In the winter season of 1886-87 a French archaeological team digging in Akhmim Egypt, about eighty miles north of Luxor, made one of the most remarkable manuscript discoveries of modern times.  The site was a cemetery; the archaeologists were digging in a portion dating to the eighth century CE.  In one of the tombs, taken to be that of a Christian monk, they discovered a sixty-six page book, written in Greek and containing a small anthology of texts.  One of them was a portion of a Jewish apocryphon known today as 1 Enoch.  Another was a previously unknown Gospel that provided an alternative version of Jesus’ trial, death, and resurrection, allegedly written by his closest disciple, Peter.  A third was also a book claiming to be by Peter, which in some respects was the most intriguing of all.  This was an account, written in the first person, of a guided tour of the afterlife, a detailed description of the torments of sinners in hell and, in far less detail, the blessings of saints in heaven.   It is the earliest Christian forerunner of Dante’s Divine Comedy, and the most authoritative such account ever to appear – allegedly authenticated by one of Jesus’ own apostles.

Except no one today thinks Peter actually wrote the account.  It was produced by a later Christian who simply wanted his readers to think he was Peter.  And why not?  What better way to convince them that his descriptions of heaven and hell were bona fide?

Before the text was discovered, scholars had known that some such “Apocalypse of Peter” once existed in the second Christian century.   It is mentioned by church fathers from the period.  In fact, in some circles, down to the fourth century, Christian authors considered the book a legitimate part of the New Testament, with church leaders arguing whether it, rather than the Apocalypse of John (the book of Revelation), should be included in the canon.
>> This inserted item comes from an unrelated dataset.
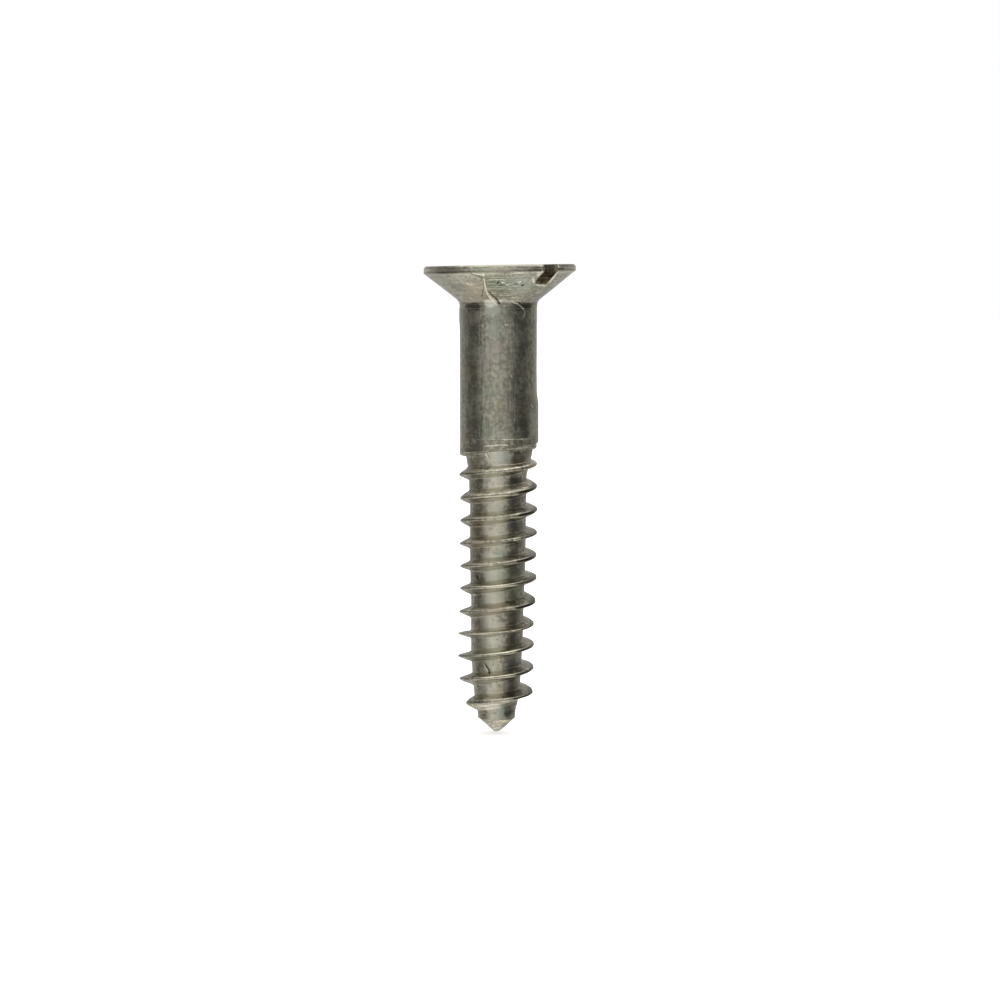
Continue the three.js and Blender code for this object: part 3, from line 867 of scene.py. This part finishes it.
def steel(name, base, spread, roughness, rings=0.0, drawn=0.0, blotch=1.0, grain=0.0):
    """Bare steel. base is a linear colour, spread how far it wanders; rings are marks around the axis, drawn marks
    along it, blotch the stains and grain the fine speckle."""
    m = bpy.data.materials.new(name)
    n = Nodes(m)
    out = n.new("ShaderNodeOutputMaterial")
    p = n.new("ShaderNodeBsdfPrincipled")
    p.inputs["Metallic"].default_value = 1.0
    n.link(p.outputs[0], out.inputs["Surface"])
    plain = n.stretch((1, 1, 1))
    turned = n.noise(n.stretch((1, 1, 11)), 620, 4, 0.62)
    lines = n.noise(n.stretch((7, 7, 0.8)), 700, 3, 0.6)
    large = n.noise(plain, 420, 3, 0.5)
    middle = n.noise(plain, 1500, 4, 0.6)
    fine = n.noise(plain, 5200, 3, 0.55)
    hue = n.noise(plain, 560, 3, 0.6)
    hue2 = n.noise(n.stretch((1, 1, 1), (0.3, 0.1, 0.7)), 750, 3, 0.6)
    fresh_and_painted_light = n.attribute("fresh_and_painted_light")
    crest = n.attribute("crest")
    slot = n.attribute("slot")
    tone = n.attribute("tone")
    cool = n.attribute("cool")

    def centred(value, gain):
        return n.math("MULTIPLY", n.math("SUBTRACT", value, 0.5), gain)

    level = n.math("ADD", centred(large, 1.1 * blotch), centred(middle, 1.9 * blotch))
    level = n.math("ADD", level, centred(fine, 1.5 + grain))
    level = n.math("ADD", level, centred(turned, 2.4 * rings))
    level = n.math("ADD", level, centred(lines, 1.6 * drawn))
    level = n.math("ADD", level, n.math("MULTIPLY", crest, 0.10))
    level = n.math("ADD", level, tone)
    dark = tuple(c * (1 - spread) for c in base)
    light = tuple(min(1.0, c * (1 + spread)) for c in base)
    black = tuple(c * 0.10 for c in base)
    white = tuple(min(1.0, c * 2.25) for c in base)
    colour = n.mix(n.ramp(level, -0.5, 0.5), dark, light)
    brown = tuple(c * k for c, k in zip(base, (1.12, 0.97, 0.86)))
    plum = tuple(c * k for c, k in zip(base, (1.08, 0.94, 1.02)))
    green = tuple(c * k for c, k in zip(base, (0.86, 1.02, 0.90)))
    blue = tuple(c * k for c, k in zip(base, (0.84, 1.04, 1.12)))
    colour = n.mix(n.ramp(hue, 0.53, 0.70, 0.0, 0.55), colour, brown)
    colour = n.mix(n.ramp(hue, 0.47, 0.32, 0.0, 0.50), colour, green)
    colour = n.mix(n.ramp(hue2, 0.56, 0.70, 0.0, 0.55), colour, plum)
    colour = n.mix(n.ramp(cool, 0.05, 0.9, 0.0, 0.55), colour, blue)
    colour = n.mix(n.ramp(cool, -0.05, -0.8, 0.0, 0.5), colour, brown)
    # tone: wear, stains and patches, and also painted light and shade on the thread's flanks and grooves and along the
    # head's rim; lighter above zero, darker below
    colour = n.mix(n.ramp(tone, 0.1, 1.4, 0.0, 0.8), colour, tuple(min(1.0, c * k) for c, k in zip(base, (2.15, 2.22, 2.55))))
    colour = n.mix(n.ramp(tone, -0.1, -1.1, 0.0, 0.72), colour, black)
    # this field: fresh torn metal and painted highlights go towards white; painted shade in nicks, dips and under the
    # crests goes towards near black
    colour = n.mix(n.ramp(fresh_and_painted_light, 0.12, 0.8, 0.0, 0.85), colour, white)
    colour = n.mix(n.ramp(fresh_and_painted_light, -0.1, -0.7, 0.0, 0.85), colour, (0.030, 0.022, 0.014))
    # rust brown for the slot, partly rust and partly painted shade in the recess
    rust_and_shade = n.mix(n.ramp(middle, 0.35, 0.62), (0.075, 0.050, 0.026), (0.27, 0.205, 0.14))
    colour = n.mix(n.ramp(slot, 0.0, 1.0, 0.0, 0.97), colour, rust_and_shade)
    n.link(colour, p.inputs["Base Color"])
    r = n.math("ADD", n.ramp(turned, 0.3, 0.7, roughness - 0.04, roughness + 0.05), n.ramp(middle, 0.3, 0.7, -0.05, 0.07))
    r = n.math("ADD", r, n.ramp(slot, 0.0, 1.0, 0.0, 0.22))
    r = n.math("ADD", r, n.ramp(fresh_and_painted_light, 0.2, 0.8, 0.0, 0.10), clamp=True)
    n.link(r, p.inputs["Roughness"])
    height = n.math("ADD", n.math("MULTIPLY", turned, 0.3 + rings), n.math("MULTIPLY", lines, 0.2 + drawn))
    height = n.math("ADD", height, n.math("MULTIPLY", middle, 0.7))
    height = n.math("ADD", height, n.math("MULTIPLY", fine, 0.30))
    b = n.new("ShaderNodeBump")
    b.inputs["Strength"].default_value = 0.55
    b.inputs["Distance"].default_value = 0.00004
    n.link(height, b.inputs["Height"])
    n.link(b.outputs[0], p.inputs["Normal"])
    return m


def piece(mesh, material, node):
    ob = bpy.data.objects.new(mesh.name, mesh)
    bpy.context.scene.collection.objects.link(ob)
    mesh.materials.append(material)
    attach(ob, "root")
    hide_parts(node)
    return ob


head_steel = steel("head_steel", (0.395, 0.375, 0.300), 0.30, 0.29, rings=1.0, blotch=0.8, grain=1.0)
shank_steel = steel("shank_steel", (0.365, 0.357, 0.290), 0.28, 0.27, rings=0.12, drawn=0.6, blotch=0.9, grain=1.2)
thread_steel = steel("thread_steel", (0.452, 0.430, 0.345), 0.36, 0.34, rings=0.55, blotch=1.25, grain=1.6)
point_steel = thread_steel

piece(head_piece(), head_steel, "head")
piece(shank_piece(), shank_steel, "shank")
piece(thread_piece(), thread_steel, "threaded_section")
piece(point_piece(), point_steel, "point")

# ---------------------------------------------------------------------- studio

FLOOR_Z = TIP_Z * MM - 0.00005


def floor():
    """White paper. The steel's reflections come from the room's gradient, which has the paper in it."""
    side = 1.5
    me = bpy.data.meshes.new("floor")
    me.from_pydata(
        [(-side, -side, FLOOR_Z), (side, -side, FLOOR_Z), (side, side, FLOOR_Z), (-side, side, FLOOR_Z)],
        [], [(0, 1, 2, 3)],
    )
    ob = bpy.data.objects.new("floor", me)
    bpy.context.scene.collection.objects.link(ob)
    m = bpy.data.materials.new("paper")
    n = Nodes(m)
    out = n.new("ShaderNodeOutputMaterial")
    p = n.new("ShaderNodeBsdfPrincipled")
    n.link(p.outputs[0], out.inputs["Surface"])
    p.inputs["Roughness"].default_value = 0.9
    p.inputs["Specular IOR Level"].default_value = 0.1
    fibre = n.noise(n.stretch((1, 1, 1)), 260, 3, 0.5)
    n.link(n.mix(n.ramp(fibre, 0.3, 0.7), (0.86, 0.86, 0.855), (0.88, 0.88, 0.875)), p.inputs["Base Color"])
    p.inputs["Emission Color"].default_value = (1, 1, 1, 1)
    p.inputs["Emission Strength"].default_value = 0.58
    me.materials.append(m)
    ob.visible_glossy = False
    ob.visible_shadow = False


floor()

# What the steel sees around it at eye level, by degrees from straight in front (-Y), right positive.
AROUND_US = [
    (-180, 0.62), (-150, 0.62), (-128, 0.46), (-108, 0.26), (-90, 0.15), (-72, 0.13), (-58, 0.22), (-42, 0.62),
    (-26, 0.80), (-10, 0.80), (4, 0.64), (18, 0.60), (30, 0.50), (44, 0.28), (58, 0.14), (76, 0.12), (94, 0.15),
    (112, 0.30), (130, 0.40), (150, 0.50), (180, 0.62),
]


def studio():
    """The room as the steel sees it: bright paper behind, above and below, a soft window in front and a little to the
    left, dark sides. The camera itself sees plain pale paper."""
    world = bpy.data.worlds.new("studio")
    bpy.context.scene.world = world
    world.use_nodes = True
    t = world.node_tree
    t.nodes.clear()
    out = t.nodes.new("ShaderNodeOutputWorld")
    coords = t.nodes.new("ShaderNodeTexCoord")
    split = t.nodes.new("ShaderNodeSeparateXYZ")
    t.links.new(coords.outputs["Generated"], split.inputs[0])
    x, y, z = split.outputs

    def math_(kind, a, b=None, c=None, clamp=False):
        n = t.nodes.new("ShaderNodeMath")
        n.operation = kind
        n.use_clamp = clamp
        for i, v in enumerate((a, b, c)):
            if v is None:
                continue
            if isinstance(v, (int, float)):
                n.inputs[i].default_value = v
            else:
                t.links.new(v, n.inputs[i])
        return n.outputs[0]

    def step(value, low, high, a=0.0, b=1.0):
        n = t.nodes.new("ShaderNodeMapRange")
        n.interpolation_type = "SMOOTHSTEP"
        t.links.new(value, n.inputs["Value"])
        n.inputs["From Min"].default_value = low
        n.inputs["From Max"].default_value = high
        n.inputs["To Min"].default_value = a
        n.inputs["To Max"].default_value = b
        return n.outputs["Result"]

    def blend(factor, a, b):
        """a where the factor is 0, b where it is 1."""
        return math_("ADD", math_("MULTIPLY", a, math_("SUBTRACT", 1.0, factor)), math_("MULTIPLY", b, factor))

    azimuth = math_("ARCTAN2", x, math_("MULTIPLY", y, -1.0))
    place_on = math_("ADD", math_("MULTIPLY", azimuth, 0.5 / math.pi), 0.5)
    ramp = t.nodes.new("ShaderNodeValToRGB")
    ramp.color_ramp.interpolation = "EASE"
    stops = ramp.color_ramp.elements
    while len(stops) > 1:
        stops.remove(stops[0])
    stops[0].position = 0.0
    for k, (degrees, level) in enumerate(AROUND_US):
        stop = stops[0] if k == 0 else stops.new((degrees + 180) / 360)
        stop.color = (level, level, level, 1)
    t.links.new(place_on, ramp.inputs[0])
    level = ramp.outputs["Color"]
    level = blend(step(z, 0.55, 0.88), level, 1.0)
    level = blend(step(z, -0.22, -0.60), level, 0.64)
    level = blend(step(z, -0.74, -0.97), level, 1.25)
    seen = t.nodes.new("ShaderNodeBackground")
    seen.inputs["Color"].default_value = (1.0, 0.995, 0.98, 1)
    t.links.new(level, seen.inputs["Strength"])
    paper = t.nodes.new("ShaderNodeBackground")
    paper.inputs["Color"].default_value = (1.0, 1.0, 1.0, 1)
    paper.inputs["Strength"].default_value = 1.0
    path = t.nodes.new("ShaderNodeLightPath")
    mix = t.nodes.new("ShaderNodeMixShader")
    t.links.new(path.outputs["Is Camera Ray"], mix.inputs[0])
    t.links.new(seen.outputs[0], mix.inputs[1])
    t.links.new(paper.outputs[0], mix.inputs[2])
    t.links.new(mix.outputs[0], out.inputs["Surface"])


studio()

sky = bpy.data.lights.new("ceiling", "SUN")
sky.energy = 1.9
sky.angle = math.radians(70)
sky_ob = bpy.data.objects.new("ceiling", sky)
sky_ob.rotation_euler = (math.radians(-8), math.radians(6), 0)
bpy.context.scene.collection.objects.link(sky_ob)

scene = bpy.context.scene
scene.view_settings.view_transform = "Standard"
scene.view_settings.look = "None"

# ---------------------------------------------------------------------- camera

PX = 0.0545  # the camera's scale at the screw, mm
DISTANCE = 2791 * PX
UP = 11.9  # the camera's height over the middle of the screw

cam_data = bpy.data.cameras.new("camera")
cam_data.sensor_width = 36
cam_data.lens = 36 * 2800 / 1000
cam_data.clip_start = 0.002
cam_data.clip_end = 10
cam = bpy.data.objects.new("camera", cam_data)
bpy.context.scene.collection.objects.link(cam)
middle = Vector((0.088, 0, -12.705))
eye = middle + Vector((0, -math.sqrt(DISTANCE**2 - UP**2), UP))
cam.location = eye * MM
cam.rotation_euler = (middle - eye).to_track_quat("-Z", "Y").to_euler()
scene.camera = cam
Eventually it lost this battle and then disappeared from sight, until serendipitously uncovered by our French archaeologists. [1]

Some years after its discovery, a longer and more detailed version appeared in an ancient Ethiopic translation.  Careful analysis has shown that this Ethiopic text provides a more accurate version of the original writing.

 

The Realms of the Damned and Blessed

The account begins with Jesus seated on the Mount of Olives, speaking to his disciples who want to know what will happen at the end of the world, a scene familiar to readers of the New Testament (Matthew 25; Mark 13).[2]  Jesus responds by telling them that false Christs will appear before the end of time, and there will be unimaginable cosmic disasters:  cataracts of fire will be let loose; the whole earth will burn, the stars will melt, the heavens will pass away, and the entire creation will dissolve.  Only then will Christ come from heaven with his righteous ones and angels.  At that point the dead will be raised and all people will face judgment: punishments for sinners and rewards for the righteous, for all eternity.

The account proceeds to describe in graphic and stunning detail the torments awaiting the damned, who are being punished for their most characteristic sin while living, often following…

 

[1] It is mentioned already by Clement of Alexandria at the end of the second century; see Eusebius, History of the Church, 6.14; Eusebius himself, writing in the early fourth century, suggests that some Christians considered it to be canonical Scripture; History of the Church 3.25.  Scholars have determined that the 66-page book that contains the Greek text was produced some time in the sixth century; see Peter van Minnen, “The Greek Apocalypse of Peter,” in Jan Bremmer and István Czachesz, eds, The Apocalypse of Peter (Leuven: Peeters, 2003), pp. 15-39.

 

[2] I’ll be following the older, Ethiopic version of the text in my summary.  For side-by-side English translations of both the Greek and Ethiopic texts, see J. K. Elliott, The Apocryphal New Testament (Oxford: Clarendon Press, 1993) pp. 593-612.  Quotations are from this edition.